Whoa now -- apples 'n oranges. You describe your "large body of research" as "when women rank-order"? Is that it? I've heard it asked somewhere "what do women want?" As if they really know? And they're just gonna tell you? Haha! This makes me wonder why you attempt to 'neg' the real-world findings of so many, and resort to questionnaires to set the record straight. Agenda, much?
There's a BIG BIG difference between what women *say* they want, and what they actually respond to. (Read that again!) An occasional 'neg' serves to reset the accumulated narcissism that leads to a woman's got-her-man syndrome. The got-her-man invites habituation and lowest common denominator sex. So 'queen for a day' is good some days, but not everyday. Nobody is that hot! And if she thinks she is, and he cooperates, just watch her libido needle drop. Guaranteed. Then she'll buy/express the rational that "sex isn't that important, there's more to a relationship than sex." Until he finds another sex partner then sex is front row & center. Or she'll just somehow find that she's "not happy" or that "this relationship isn't going anywhere."

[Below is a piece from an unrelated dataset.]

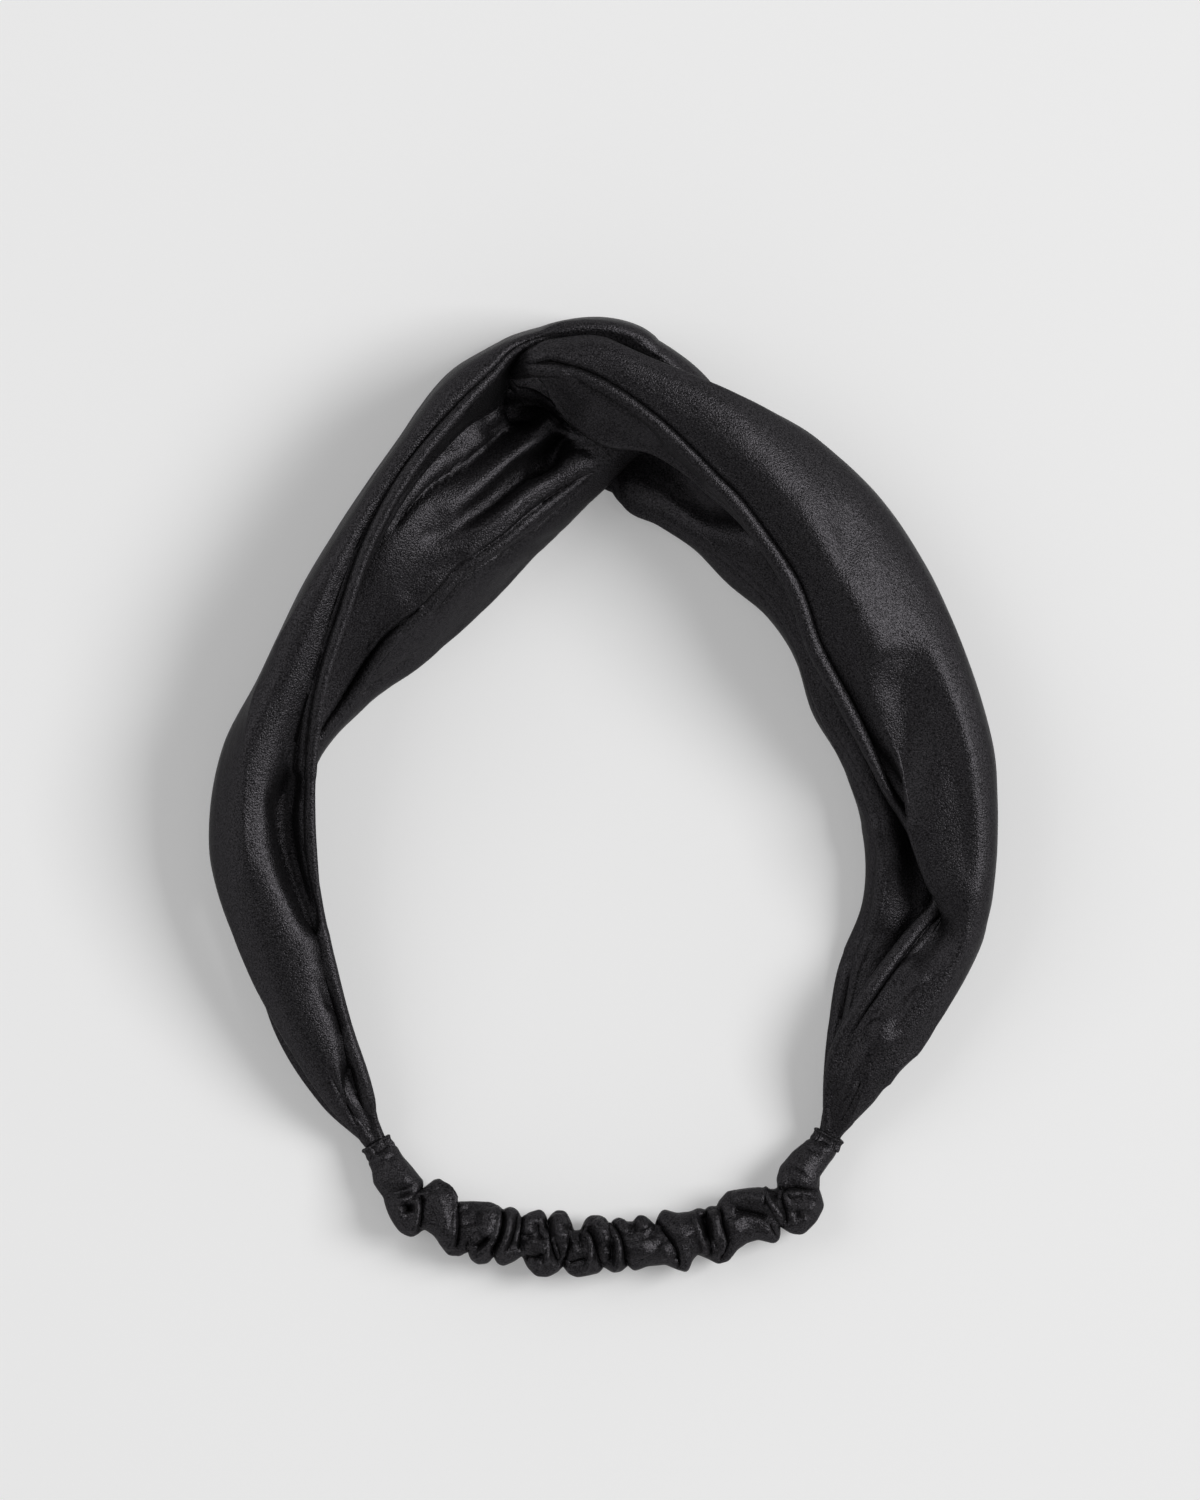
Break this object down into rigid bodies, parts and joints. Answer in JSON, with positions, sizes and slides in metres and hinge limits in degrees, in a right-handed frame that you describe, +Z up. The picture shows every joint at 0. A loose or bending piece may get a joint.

This dynamic is a result of that ill-fitting adaptation to civilization we call monogamy. Whole 'nuther story there, but it's the absolute truth. (see "Sex At Dawn", Ryan and Jetha, 2010)

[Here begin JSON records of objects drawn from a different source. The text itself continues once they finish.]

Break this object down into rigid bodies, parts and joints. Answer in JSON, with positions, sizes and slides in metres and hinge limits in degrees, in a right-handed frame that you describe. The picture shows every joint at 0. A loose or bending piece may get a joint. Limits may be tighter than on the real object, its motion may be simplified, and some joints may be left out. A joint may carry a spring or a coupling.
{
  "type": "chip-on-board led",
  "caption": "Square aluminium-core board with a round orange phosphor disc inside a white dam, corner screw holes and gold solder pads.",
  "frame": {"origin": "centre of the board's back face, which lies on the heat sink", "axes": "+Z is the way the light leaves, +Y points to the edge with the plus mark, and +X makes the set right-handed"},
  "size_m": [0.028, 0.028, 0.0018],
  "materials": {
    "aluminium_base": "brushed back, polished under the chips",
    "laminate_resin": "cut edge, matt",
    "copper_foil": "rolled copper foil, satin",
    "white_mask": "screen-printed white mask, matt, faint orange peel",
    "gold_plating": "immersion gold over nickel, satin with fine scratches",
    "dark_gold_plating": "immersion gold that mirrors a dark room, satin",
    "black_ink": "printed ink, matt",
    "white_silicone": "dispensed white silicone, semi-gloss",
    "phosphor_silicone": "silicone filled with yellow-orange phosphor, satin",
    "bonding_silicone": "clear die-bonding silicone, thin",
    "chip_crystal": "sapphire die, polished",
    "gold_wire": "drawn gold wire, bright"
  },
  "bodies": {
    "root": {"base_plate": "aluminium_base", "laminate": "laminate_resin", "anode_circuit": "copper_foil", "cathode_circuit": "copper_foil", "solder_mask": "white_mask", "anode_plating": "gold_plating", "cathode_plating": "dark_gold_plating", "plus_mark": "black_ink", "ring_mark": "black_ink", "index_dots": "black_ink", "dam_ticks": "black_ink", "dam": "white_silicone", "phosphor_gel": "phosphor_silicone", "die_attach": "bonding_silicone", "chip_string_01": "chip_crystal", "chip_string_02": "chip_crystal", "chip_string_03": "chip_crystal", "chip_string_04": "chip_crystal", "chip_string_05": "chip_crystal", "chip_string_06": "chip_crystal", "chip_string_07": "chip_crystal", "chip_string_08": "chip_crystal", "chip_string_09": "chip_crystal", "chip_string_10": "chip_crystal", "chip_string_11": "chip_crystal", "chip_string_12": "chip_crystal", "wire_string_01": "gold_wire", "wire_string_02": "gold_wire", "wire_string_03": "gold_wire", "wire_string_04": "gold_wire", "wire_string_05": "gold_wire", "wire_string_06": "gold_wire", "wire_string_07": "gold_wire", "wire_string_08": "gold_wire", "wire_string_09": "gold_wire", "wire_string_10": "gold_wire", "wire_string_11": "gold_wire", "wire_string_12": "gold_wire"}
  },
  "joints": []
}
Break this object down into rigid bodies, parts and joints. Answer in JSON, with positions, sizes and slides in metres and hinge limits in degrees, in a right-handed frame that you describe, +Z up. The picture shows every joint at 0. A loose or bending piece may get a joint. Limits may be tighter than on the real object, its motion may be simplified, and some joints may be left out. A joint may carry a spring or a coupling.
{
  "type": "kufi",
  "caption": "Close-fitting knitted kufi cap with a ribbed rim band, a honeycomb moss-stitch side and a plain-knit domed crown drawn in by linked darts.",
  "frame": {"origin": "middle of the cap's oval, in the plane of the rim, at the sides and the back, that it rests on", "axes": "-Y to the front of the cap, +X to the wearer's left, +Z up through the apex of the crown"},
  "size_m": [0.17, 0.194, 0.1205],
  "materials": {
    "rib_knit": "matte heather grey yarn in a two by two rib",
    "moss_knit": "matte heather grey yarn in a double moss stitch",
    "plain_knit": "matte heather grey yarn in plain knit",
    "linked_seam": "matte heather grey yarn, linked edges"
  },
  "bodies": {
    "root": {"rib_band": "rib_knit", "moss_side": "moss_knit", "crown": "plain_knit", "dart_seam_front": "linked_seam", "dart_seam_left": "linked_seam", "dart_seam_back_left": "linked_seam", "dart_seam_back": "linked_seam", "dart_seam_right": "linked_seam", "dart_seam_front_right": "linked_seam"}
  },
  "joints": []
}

In defense of the article, nobody arguing against it has provided any support besides speculation and hypothetical examples. Not even an anecdote to be found. Not even an "I tried this and it worked." So I've got to say, guys, no matter how much you want it to be true, reality does not take your preferences into account.
The key rebuttal to "Negging doesn't work" seems to be "Women don't want a guy who is a pushover." Granted, but does it really support what you're trying to claim? If you don't want to be a pushover, try being secure, confident, and assertive. Those are attractive qualities that are actually provably effective in displaying high mate value, and you know what? The only way "negging" works is when your target is confused enough to believe those are the qualities you're displaying.
1. I do not neg. I think it is immoral and it is certainly not the way I wish to be treated.
2. However.....
I am 39, and have seen numerous examples in my life of beautiful, smart women who are with men who treat them like crap. The men belittle them, ignore them, are callous and uncaring, and the woman stays with him like he is king of the universe.
So, negging, while repulsive, does work. There are far too many times when my friends and I wonder "why is she with that douchebag?"
Really, I expected a lot more from a website called "Science Of Relationships". Firstly, Strauss says to only using negging on the best looking women, and even then only occasionally and never on less good-looking women. Secondly, what women say and what women do are TOTALLY different realms, so when you say "women rank-order their ideal characteristics in a partner", that really has no value in this discussion - you have to look at what they actually DO in reality. Finally, you have to differentiate between picking up women and creating strong long term relationships. All any pickup artist is going to do for you is open the door, after that the rest is up to you. For many "nice guys", opening the door is the hard part - once given a chance they tend to do very well within relationships. I would strongly support the hypothesis that negging has a part to play in the early pickup stages of dating, especially with better looking women.
Our take (as admins of the site, and not the author of this piece) is that there isn't any scientific evidence that negging works, although there are some results that would indicate it doesn't. When there's solid empirical (NOT anecdotal) evidence showing that it's effective, we'll be sure to run a story on it. But until then, from a scientific perspective there's no justification for saying that negging works. As Tom Cruise's character in Jerry Maguire would say, "show me the data...SHOW ME THE DATA!"